Une semaine plus tard, on se retrouve à Utrecht dans la boucherie chevaline Van Beek. Avec une tête de cheval en guise d'enseigne, le petit magasin est facile à repérer entre les épiceries turques et marocaines du quartier de Lombok. La vitrine est tout embuée, on rentre donc pour apercevoir le magasin. Un couple de personnes âgées est en train d'acheter l'un des produits phares de la boucherie : des saucisses de cheval fumées.

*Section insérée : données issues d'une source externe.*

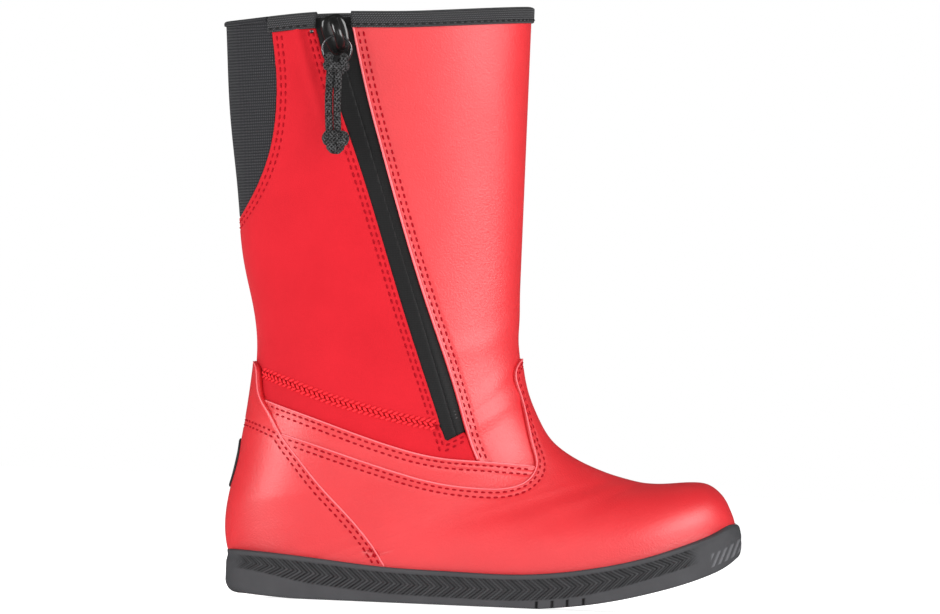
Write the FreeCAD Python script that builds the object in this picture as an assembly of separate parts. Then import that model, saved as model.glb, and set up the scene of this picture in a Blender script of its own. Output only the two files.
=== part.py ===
import FreeCAD, Part
import math
import os

from FreeCAD import Vector

os.makedirs("parts", exist_ok=True)

# Driving dimensions, in millimetres. X runs to the toe, Z is up, the ground is Z = 0.
LAYER = 1.2                 # thickness of one leather, softshell or lining layer
HEEL_END = -91.0            # back of the upper where it meets the sole
TOE_END = 88.8              # front of the upper
HEEL_HALF = 24.5
BALL_HALF = 33.5
SOLE_HEEL = -92.9
SOLE_TOE = 92.1
SOLE_LIP = 3.4              # how far the sole stands outside the base layer
BINDING_HEIGHT = 5.9
CAP = 0.9                   # binding over the cut edges
WIDE = 80.0                 # half width of the cutting prisms
RIB_POINTS = 28
TAPE_HALF = 5.0
PANEL_TO_ZIP = 5.2
LINING_TO_ZIP = 6.6
CORD_DIAMETER = 2.8
RING_RADIUS = 5.2
RING_WIRE = 0.4
STRAND = 1.5                # half the distance between the cord's two strands
KNOT_RADIUS = 4.7
KNOT_FROM_RING = Vector(0.9, -1.3, -27.4)
WRAP_RADIUS = 2.9
WRAP_LENGTH = 9.6
WRAP_GAP = 0.3              # between the ring's wire and the wrap
BOARD_GAP = 0.1
BADGE_HALF = 5.5
BADGE_HEIGHT = 47.5
BADGE_PROUD = 0.7
GORE_HEM = 1.7
BINDING_BACK = -86.2        # where the binding gives way to the gore
BINDING_BEHIND_ZIP = 6.1
BINDING_BEFORE_ZIP = 7.4
TAPE_START = 6.4            # measured down the zip from its top
FLAP_TAPE_END = 128
TAPE_GAP = 0.6
TAPE_LEVELS = (-1.1, -0.3)
COIL_RADIUS = 0.9
COIL_SIDE = 1.6
COIL_DEPTH = -2.1
HANG = Vector(8.9, 0.6, 6.0)    # where the ring hangs: down the zip, towards the toe, outwards

# Bounds of the cutting prisms in side view, well clear of the boot.
FAR_BACK = -130
AHEAD = 60
FAR_UP = 240
FAR_DOWN = -20
ROOF = [(AHEAD, FAR_UP), (FAR_BACK, FAR_UP)]

# Zip centre line, and the line that the flap folds about (x, y, z).
ZIP_TOP = Vector(-64.1, -33.2, 210.9)
ZIP_BOTTOM = Vector(-11.7, -27.6, 60.7)
FOLD_BOTTOM = (-17.0, 64.2)
FOLD_TOP = (-85.3, 207.5)
FLAP_FOOT = 88.0
FOLD_GAP = 1.6

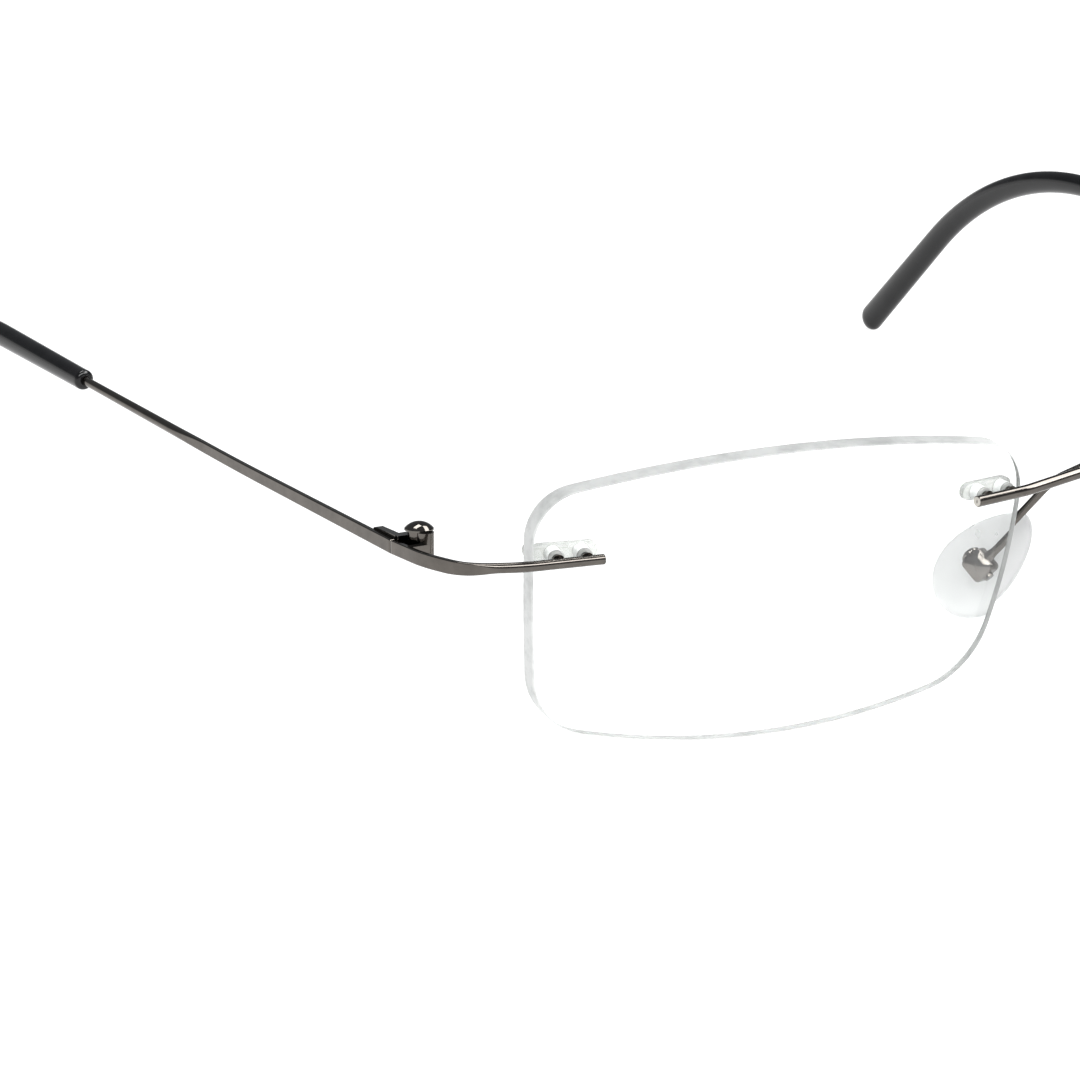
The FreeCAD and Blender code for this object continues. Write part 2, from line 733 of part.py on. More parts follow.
def make_hinge_front():
    """Outer knuckles of the hinge, on a low block brazed inside the endpiece.

    A round web ahead of the middle knuckle joins the upper knuckle to the block.
    """
    lower, _, _ = knuckle_span()
    bottom = size("knuckle_bottom")
    total = "2 * knuckle_height + middle_knuckle_height + 2 * hinge_play"
    web_back = -size("knuckle_diameter") / 2 - size("web_clearance")
    inner_face = -size("hinge_inboard") + size("strip_width") / 2
    barrel = cylinder(HINGE, Vec(0, 0, bottom), Radius="knuckle_diameter / 2", Height=total)
    block = box(HINGE, Vec(inner_face, web_back - size("hinge_web"), bottom),
                Length="hinge_inboard - strip_width / 2",
                Width="hinge_web + knuckle_diameter / 2 + web_clearance + hinge_forward"
                      " - block_short_of_seam",
                Height="block_top - knuckle_bottom")
    web = cylinder(HINGE, Vec(0, web_back, bottom), Radius="hinge_web", Height=total)
    slot = box(HINGE, Vec(inner_face - size("knuckle_diameter"), web_back, lower),
               Length="3 * knuckle_diameter", Width="3 * knuckle_diameter",
               Height="middle_knuckle_height + 2 * hinge_play")
    bore = cylinder(HINGE, Vec(0, 0, bottom - size("knuckle_height")),
                    Radius="hinge_screw_diameter / 2 + hinge_bore_clearance",
                    Height=f"{total} + 2 * knuckle_height")
    solid = fuse("HingeFrontSolid", barrel, block, web)
    return cut("right_hinge_front_leaf", solid, slot, bore)


def make_hinge_leaf():
    """Middle knuckle of the hinge on a low plate brazed inside the temple."""
    lower, _, _ = knuckle_span()
    base_z = lower + size("hinge_play")
    inner_face = -size("hinge_inboard") + size("strip_width") / 2
    height = "middle_knuckle_height"
    seam = size("hinge_forward")
    knuckle = cylinder(HINGE, Vec(0, 0, base_z), Radius="knuckle_diameter / 2", Height=height)
    plate_start = seam + size("seam_gap")
    plate = box(HINGE, Vec(inner_face, plate_start, base_z), Length="leaf_thickness",
                Width="leaf_length - middle_knuckle_height / 2", Height=height)
    tail_y = plate_start + size("leaf_length") - size("middle_knuckle_height") / 2
    tail = cylinder(HINGE, Vec(inner_face, tail_y, base_z + size("middle_knuckle_height") / 2),
                    Rot(Vec(0, 1, 0), 90), Radius="middle_knuckle_height / 2",
                    Height="leaf_thickness")
    arm_corner = Vec(inner_face + size("leaf_relief"), plate_start - size("arm_reach"), base_z)
    arm = box(HINGE, arm_corner, Length="hinge_inboard - strip_width / 2", Width="arm_width",
              Height=height)
    bore = cylinder(HINGE, Vec(0, 0, base_z - size("knuckle_height")),
                    Radius="hinge_screw_diameter / 2 + running_clearance",
                    Height="middle_knuckle_height + 2 * knuckle_height")
    solid = fuse("HingeLeafSolid", knuckle, plate, tail, arm)
    return cut("right_hinge_temple_leaf", solid, bore)


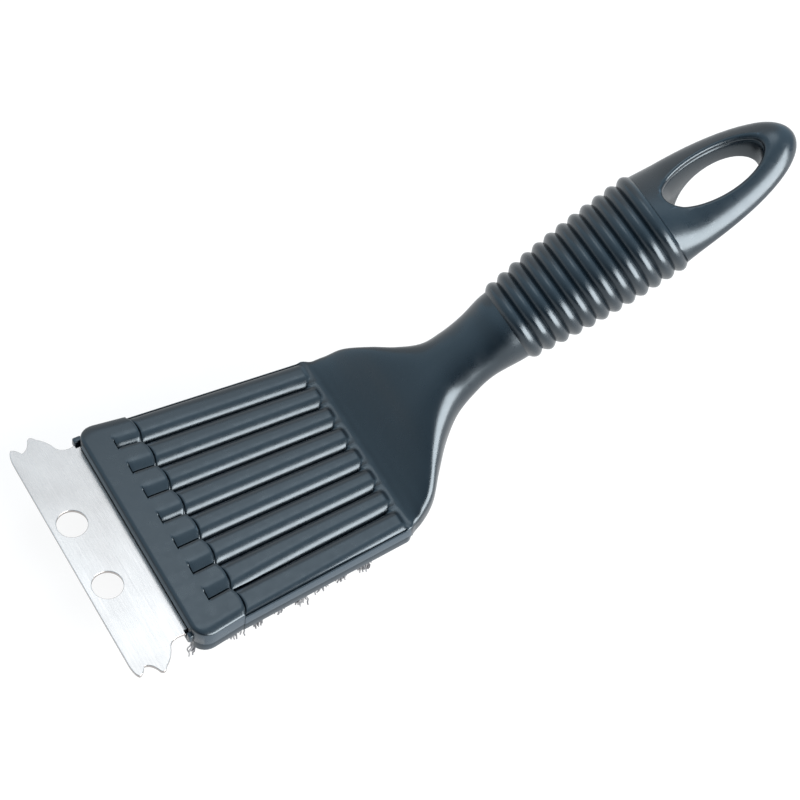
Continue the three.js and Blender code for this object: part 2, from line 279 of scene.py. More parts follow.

« Vous voulez goûter une tranche de saucisse ? » nous demande Anneke, l'une des propriétaires.

Worsten

Pour un vendredi matin, le magasin tourne plutôt bien. Anneke nous explique que c'est parce que les gens viennent des villes voisines pour avoir des saucisses fraîches. Chacune pèse plus d'un kilogramme. « C'est le samedi qu'on a le plus de monde, les gens font la queue pour essayer d'avoir la première saucisse préparée de la journée. »

Paardenvlees
Vlees

Pendant qu'elle découpe des steaks, Anneke nous annonce que la boucherie fêtera son 79e anniversaire ce mois-ci. Une fois sa tâche terminée, elle nous montre les différents morceaux de viande chevaline. Plus la viande est foncée, plus elle vient d'un cheval âgé, et plus elle est claire, plus elle vient d'un cheval jeune. Toute la viande qu'ils achètent est consommée ; les morceaux qui ne peuvent pas être consommés tels quels sont broyés pour en faire des saucisses. Les autres morceaux peuvent être utilisés pour faire de l'ossenworst (une saucisse crue), des hamburgers ou encore du steak tartare.

Paardenhaas

En goûtant cette saucisse de cheval fumée, je me demande pourquoi on ne mange plus de cheval. Tous les professionnels du secteur que j'ai rencontré à l'abattoir et à la boucherie Van Beek, l'une des dernières boucheries chevaline des Pays-Bas, sont d'accord sur une chose : le cheval est la meilleure viande du pays puisqu'aucun cheval n'y est élevé spécifiquement pour être transformé en steak. Mais les gens n'ont plus l'habitude d'en manger, c'est presque devenu tabou. Et putain, vous savez quoi ? C'est bien dommage.